____ Data supplied

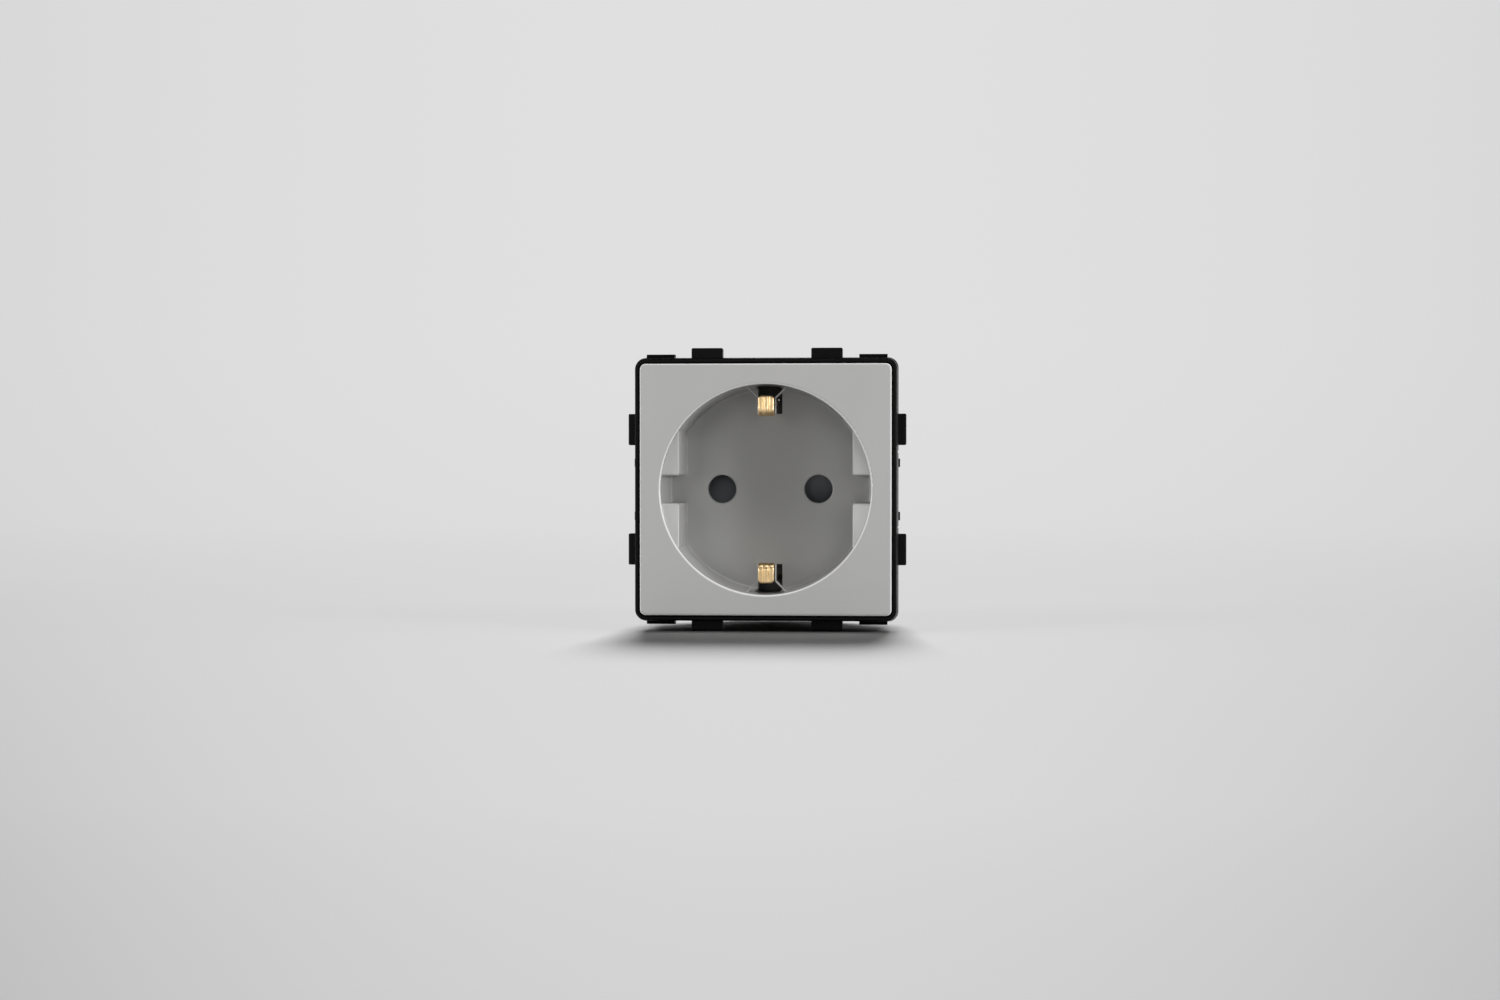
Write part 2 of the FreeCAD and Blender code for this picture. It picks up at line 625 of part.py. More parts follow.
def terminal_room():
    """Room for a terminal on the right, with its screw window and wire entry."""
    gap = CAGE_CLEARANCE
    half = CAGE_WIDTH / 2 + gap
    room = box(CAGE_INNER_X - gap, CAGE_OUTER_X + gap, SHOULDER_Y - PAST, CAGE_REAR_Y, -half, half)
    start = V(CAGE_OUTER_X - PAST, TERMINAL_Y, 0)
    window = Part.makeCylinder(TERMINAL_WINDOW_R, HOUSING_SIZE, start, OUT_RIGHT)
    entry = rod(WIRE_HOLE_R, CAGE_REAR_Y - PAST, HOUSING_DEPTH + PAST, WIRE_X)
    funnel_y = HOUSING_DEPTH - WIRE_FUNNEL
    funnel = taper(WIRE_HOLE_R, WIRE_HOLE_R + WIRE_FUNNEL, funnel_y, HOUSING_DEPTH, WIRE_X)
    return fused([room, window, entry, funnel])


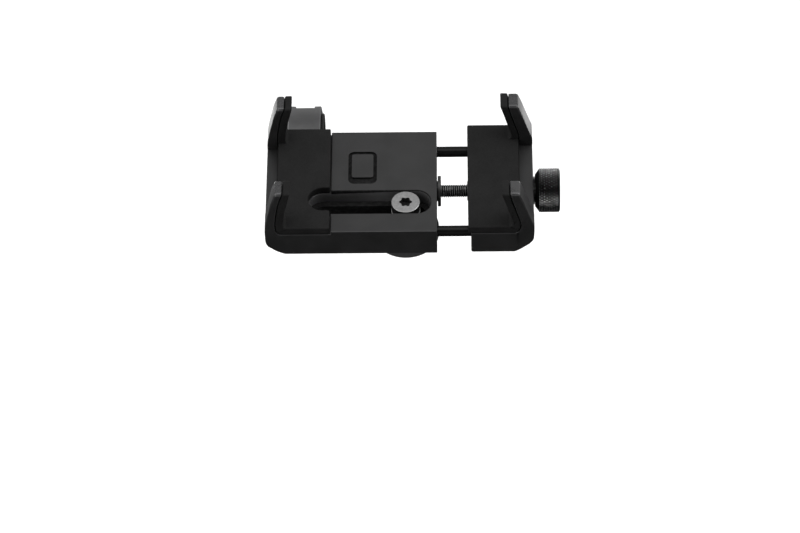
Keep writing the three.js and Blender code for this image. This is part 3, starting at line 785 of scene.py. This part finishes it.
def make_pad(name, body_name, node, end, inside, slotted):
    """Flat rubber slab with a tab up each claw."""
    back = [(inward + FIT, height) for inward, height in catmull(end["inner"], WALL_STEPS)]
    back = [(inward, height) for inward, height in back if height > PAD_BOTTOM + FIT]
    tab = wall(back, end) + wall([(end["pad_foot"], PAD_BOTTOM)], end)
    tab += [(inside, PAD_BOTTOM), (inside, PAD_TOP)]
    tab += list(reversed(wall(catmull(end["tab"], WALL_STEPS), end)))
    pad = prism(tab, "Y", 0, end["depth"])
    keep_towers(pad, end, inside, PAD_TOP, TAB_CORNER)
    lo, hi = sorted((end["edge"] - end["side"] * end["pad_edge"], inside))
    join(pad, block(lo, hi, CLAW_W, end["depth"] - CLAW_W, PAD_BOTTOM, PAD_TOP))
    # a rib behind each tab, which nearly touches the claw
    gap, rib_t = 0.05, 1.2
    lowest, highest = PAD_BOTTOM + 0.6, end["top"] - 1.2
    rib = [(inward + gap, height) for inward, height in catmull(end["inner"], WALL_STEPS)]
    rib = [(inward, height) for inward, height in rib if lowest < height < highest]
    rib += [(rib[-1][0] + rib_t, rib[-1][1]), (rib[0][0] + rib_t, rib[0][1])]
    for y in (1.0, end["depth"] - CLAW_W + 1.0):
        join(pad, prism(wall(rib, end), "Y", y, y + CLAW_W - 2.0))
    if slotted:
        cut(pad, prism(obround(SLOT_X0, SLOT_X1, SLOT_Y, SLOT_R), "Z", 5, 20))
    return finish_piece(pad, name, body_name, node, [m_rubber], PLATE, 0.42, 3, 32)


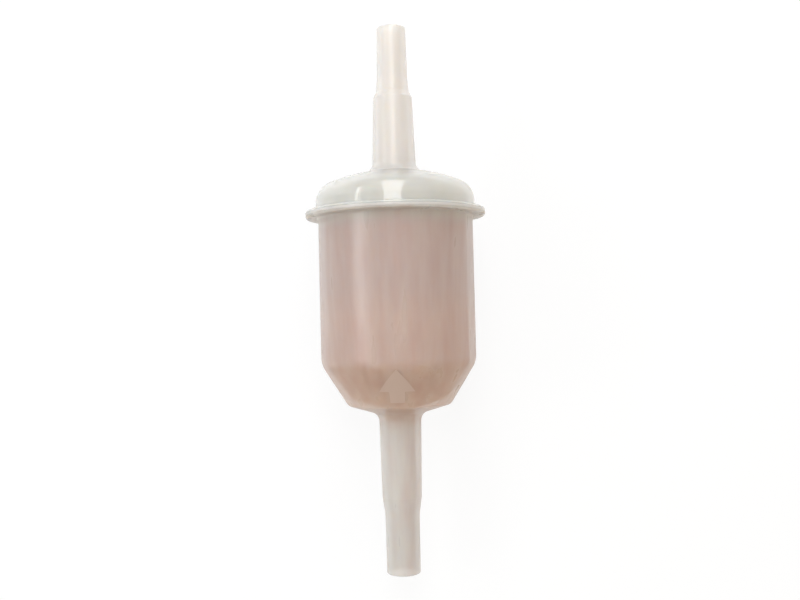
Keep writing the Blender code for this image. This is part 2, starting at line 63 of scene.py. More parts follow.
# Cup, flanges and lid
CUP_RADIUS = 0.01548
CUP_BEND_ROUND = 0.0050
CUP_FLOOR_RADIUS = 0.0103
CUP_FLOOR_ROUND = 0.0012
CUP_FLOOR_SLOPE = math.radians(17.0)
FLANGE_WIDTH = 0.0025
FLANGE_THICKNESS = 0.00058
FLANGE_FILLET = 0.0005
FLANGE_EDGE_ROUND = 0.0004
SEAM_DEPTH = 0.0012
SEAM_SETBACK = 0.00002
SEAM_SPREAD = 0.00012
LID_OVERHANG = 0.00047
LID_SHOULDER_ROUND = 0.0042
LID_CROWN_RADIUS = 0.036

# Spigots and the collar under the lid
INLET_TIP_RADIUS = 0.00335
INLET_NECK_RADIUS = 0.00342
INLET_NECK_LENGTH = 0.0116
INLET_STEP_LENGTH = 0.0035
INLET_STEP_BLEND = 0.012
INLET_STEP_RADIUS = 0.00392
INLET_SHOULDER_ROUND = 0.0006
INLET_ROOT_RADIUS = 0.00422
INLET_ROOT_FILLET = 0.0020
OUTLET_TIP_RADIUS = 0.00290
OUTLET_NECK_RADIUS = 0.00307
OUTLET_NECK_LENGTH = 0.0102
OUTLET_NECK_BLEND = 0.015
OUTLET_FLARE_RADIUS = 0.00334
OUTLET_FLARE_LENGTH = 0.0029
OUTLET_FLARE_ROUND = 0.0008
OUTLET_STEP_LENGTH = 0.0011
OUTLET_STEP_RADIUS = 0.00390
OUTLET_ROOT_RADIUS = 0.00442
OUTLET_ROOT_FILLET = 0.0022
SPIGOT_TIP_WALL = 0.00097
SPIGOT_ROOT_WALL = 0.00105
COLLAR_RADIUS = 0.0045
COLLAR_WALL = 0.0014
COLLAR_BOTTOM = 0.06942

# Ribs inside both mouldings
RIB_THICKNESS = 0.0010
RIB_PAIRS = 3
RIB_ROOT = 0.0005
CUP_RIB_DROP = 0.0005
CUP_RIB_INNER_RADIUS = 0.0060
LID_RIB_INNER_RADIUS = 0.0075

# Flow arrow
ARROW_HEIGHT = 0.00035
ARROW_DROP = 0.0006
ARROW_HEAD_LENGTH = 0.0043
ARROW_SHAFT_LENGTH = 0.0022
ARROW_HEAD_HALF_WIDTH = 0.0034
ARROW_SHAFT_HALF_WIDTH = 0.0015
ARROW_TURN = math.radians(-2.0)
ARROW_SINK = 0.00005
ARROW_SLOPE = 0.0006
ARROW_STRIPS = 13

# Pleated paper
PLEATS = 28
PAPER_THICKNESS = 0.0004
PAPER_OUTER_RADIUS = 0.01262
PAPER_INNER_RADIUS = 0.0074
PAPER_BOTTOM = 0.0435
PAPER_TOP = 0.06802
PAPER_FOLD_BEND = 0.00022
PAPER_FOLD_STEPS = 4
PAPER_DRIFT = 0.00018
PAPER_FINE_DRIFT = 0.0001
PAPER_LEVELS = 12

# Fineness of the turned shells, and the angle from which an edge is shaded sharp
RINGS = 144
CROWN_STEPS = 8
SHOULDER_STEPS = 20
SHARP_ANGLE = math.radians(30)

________

> What you are asked to do
Return all of the data exactly as it reads.

> Solution to this exercise
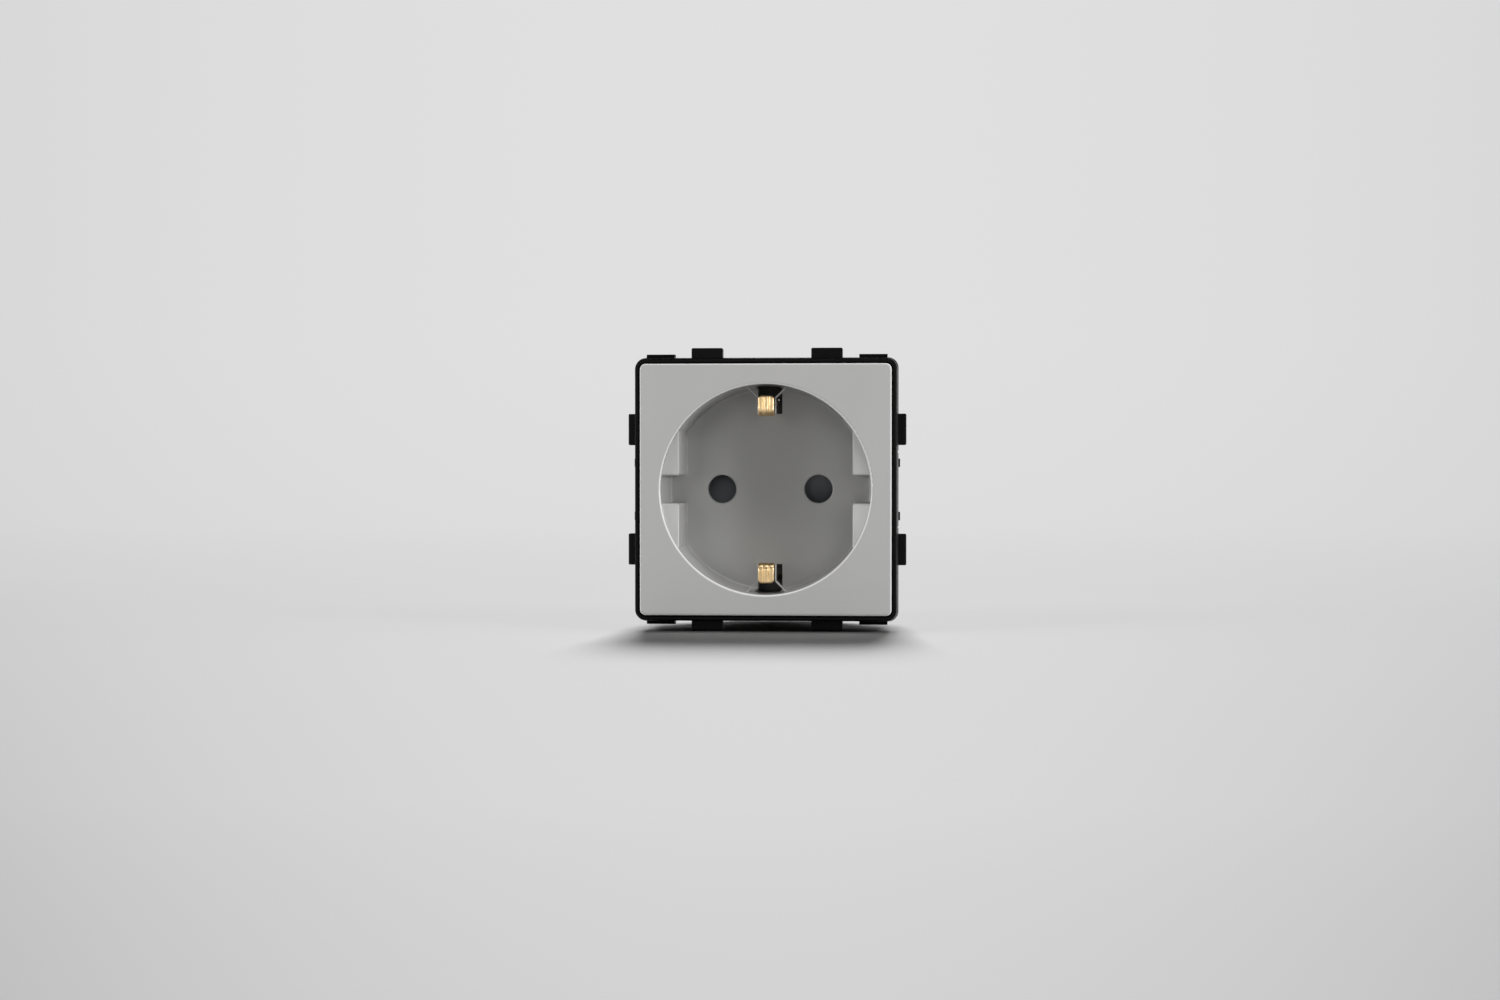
Write part 2 of the FreeCAD and Blender code for this picture. It picks up at line 625 of part.py. More parts follow.
def terminal_room():
    """Room for a terminal on the right, with its screw window and wire entry."""
    gap = CAGE_CLEARANCE
    half = CAGE_WIDTH / 2 + gap
    room = box(CAGE_INNER_X - gap, CAGE_OUTER_X + gap, SHOULDER_Y - PAST, CAGE_REAR_Y, -half, half)
    start = V(CAGE_OUTER_X - PAST, TERMINAL_Y, 0)
    window = Part.makeCylinder(TERMINAL_WINDOW_R, HOUSING_SIZE, start, OUT_RIGHT)
    entry = rod(WIRE_HOLE_R, CAGE_REAR_Y - PAST, HOUSING_DEPTH + PAST, WIRE_X)
    funnel_y = HOUSING_DEPTH - WIRE_FUNNEL
    funnel = taper(WIRE_HOLE_R, WIRE_HOLE_R + WIRE_FUNNEL, funnel_y, HOUSING_DEPTH, WIRE_X)
    return fused([room, window, entry, funnel])


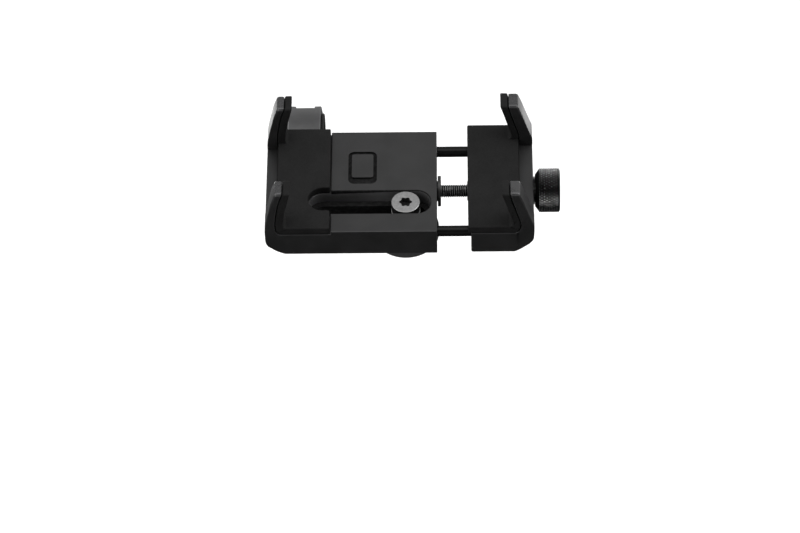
Keep writing the three.js and Blender code for this image. This is part 3, starting at line 785 of scene.py. This part finishes it.
def make_pad(name, body_name, node, end, inside, slotted):
    """Flat rubber slab with a tab up each claw."""
    back = [(inward + FIT, height) for inward, height in catmull(end["inner"], WALL_STEPS)]
    back = [(inward, height) for inward, height in back if height > PAD_BOTTOM + FIT]
    tab = wall(back, end) + wall([(end["pad_foot"], PAD_BOTTOM)], end)
    tab += [(inside, PAD_BOTTOM), (inside, PAD_TOP)]
    tab += list(reversed(wall(catmull(end["tab"], WALL_STEPS), end)))
    pad = prism(tab, "Y", 0, end["depth"])
    keep_towers(pad, end, inside, PAD_TOP, TAB_CORNER)
    lo, hi = sorted((end["edge"] - end["side"] * end["pad_edge"], inside))
    join(pad, block(lo, hi, CLAW_W, end["depth"] - CLAW_W, PAD_BOTTOM, PAD_TOP))
    # a rib behind each tab, which nearly touches the claw
    gap, rib_t = 0.05, 1.2
    lowest, highest = PAD_BOTTOM + 0.6, end["top"] - 1.2
    rib = [(inward + gap, height) for inward, height in catmull(end["inner"], WALL_STEPS)]
    rib = [(inward, height) for inward, height in rib if lowest < height < highest]
    rib += [(rib[-1][0] + rib_t, rib[-1][1]), (rib[0][0] + rib_t, rib[0][1])]
    for y in (1.0, end["depth"] - CLAW_W + 1.0):
        join(pad, prism(wall(rib, end), "Y", y, y + CLAW_W - 2.0))
    if slotted:
        cut(pad, prism(obround(SLOT_X0, SLOT_X1, SLOT_Y, SLOT_R), "Z", 5, 20))
    return finish_piece(pad, name, body_name, node, [m_rubber], PLATE, 0.42, 3, 32)


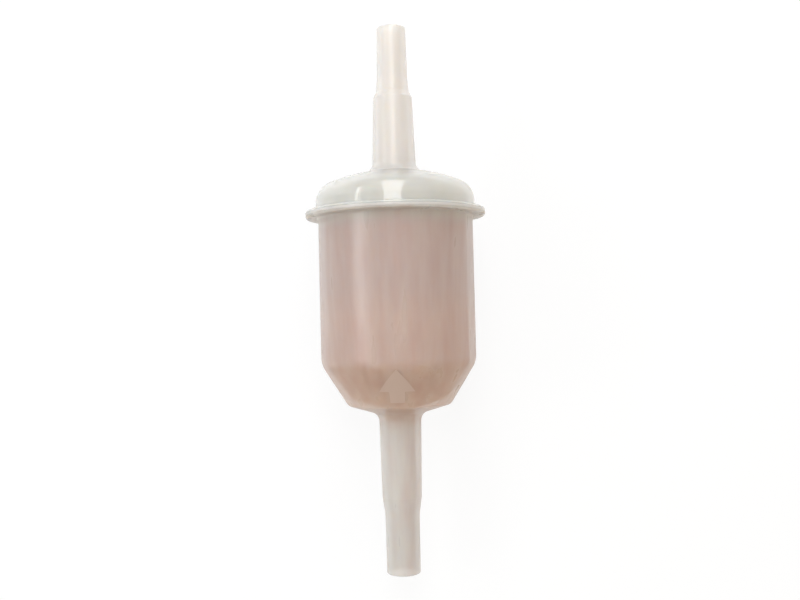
Keep writing the Blender code for this image. This is part 2, starting at line 63 of scene.py. More parts follow.
# Cup, flanges and lid
CUP_RADIUS = 0.01548
CUP_BEND_ROUND = 0.0050
CUP_FLOOR_RADIUS = 0.0103
CUP_FLOOR_ROUND = 0.0012
CUP_FLOOR_SLOPE = math.radians(17.0)
FLANGE_WIDTH = 0.0025
FLANGE_THICKNESS = 0.00058
FLANGE_FILLET = 0.0005
FLANGE_EDGE_ROUND = 0.0004
SEAM_DEPTH = 0.0012
SEAM_SETBACK = 0.00002
SEAM_SPREAD = 0.00012
LID_OVERHANG = 0.00047
LID_SHOULDER_ROUND = 0.0042
LID_CROWN_RADIUS = 0.036

# Spigots and the collar under the lid
INLET_TIP_RADIUS = 0.00335
INLET_NECK_RADIUS = 0.00342
INLET_NECK_LENGTH = 0.0116
INLET_STEP_LENGTH = 0.0035
INLET_STEP_BLEND = 0.012
INLET_STEP_RADIUS = 0.00392
INLET_SHOULDER_ROUND = 0.0006
INLET_ROOT_RADIUS = 0.00422
INLET_ROOT_FILLET = 0.0020
OUTLET_TIP_RADIUS = 0.00290
OUTLET_NECK_RADIUS = 0.00307
OUTLET_NECK_LENGTH = 0.0102
OUTLET_NECK_BLEND = 0.015
OUTLET_FLARE_RADIUS = 0.00334
OUTLET_FLARE_LENGTH = 0.0029
OUTLET_FLARE_ROUND = 0.0008
OUTLET_STEP_LENGTH = 0.0011
OUTLET_STEP_RADIUS = 0.00390
OUTLET_ROOT_RADIUS = 0.00442
OUTLET_ROOT_FILLET = 0.0022
SPIGOT_TIP_WALL = 0.00097
SPIGOT_ROOT_WALL = 0.00105
COLLAR_RADIUS = 0.0045
COLLAR_WALL = 0.0014
COLLAR_BOTTOM = 0.06942

# Ribs inside both mouldings
RIB_THICKNESS = 0.0010
RIB_PAIRS = 3
RIB_ROOT = 0.0005
CUP_RIB_DROP = 0.0005
CUP_RIB_INNER_RADIUS = 0.0060
LID_RIB_INNER_RADIUS = 0.0075

# Flow arrow
ARROW_HEIGHT = 0.00035
ARROW_DROP = 0.0006
ARROW_HEAD_LENGTH = 0.0043
ARROW_SHAFT_LENGTH = 0.0022
ARROW_HEAD_HALF_WIDTH = 0.0034
ARROW_SHAFT_HALF_WIDTH = 0.0015
ARROW_TURN = math.radians(-2.0)
ARROW_SINK = 0.00005
ARROW_SLOPE = 0.0006
ARROW_STRIPS = 13

# Pleated paper
PLEATS = 28
PAPER_THICKNESS = 0.0004
PAPER_OUTER_RADIUS = 0.01262
PAPER_INNER_RADIUS = 0.0074
PAPER_BOTTOM = 0.0435
PAPER_TOP = 0.06802
PAPER_FOLD_BEND = 0.00022
PAPER_FOLD_STEPS = 4
PAPER_DRIFT = 0.00018
PAPER_FINE_DRIFT = 0.0001
PAPER_LEVELS = 12

# Fineness of the turned shells, and the angle from which an edge is shaded sharp
RINGS = 144
CROWN_STEPS = 8
SHOULDER_STEPS = 20
SHARP_ANGLE = math.radians(30)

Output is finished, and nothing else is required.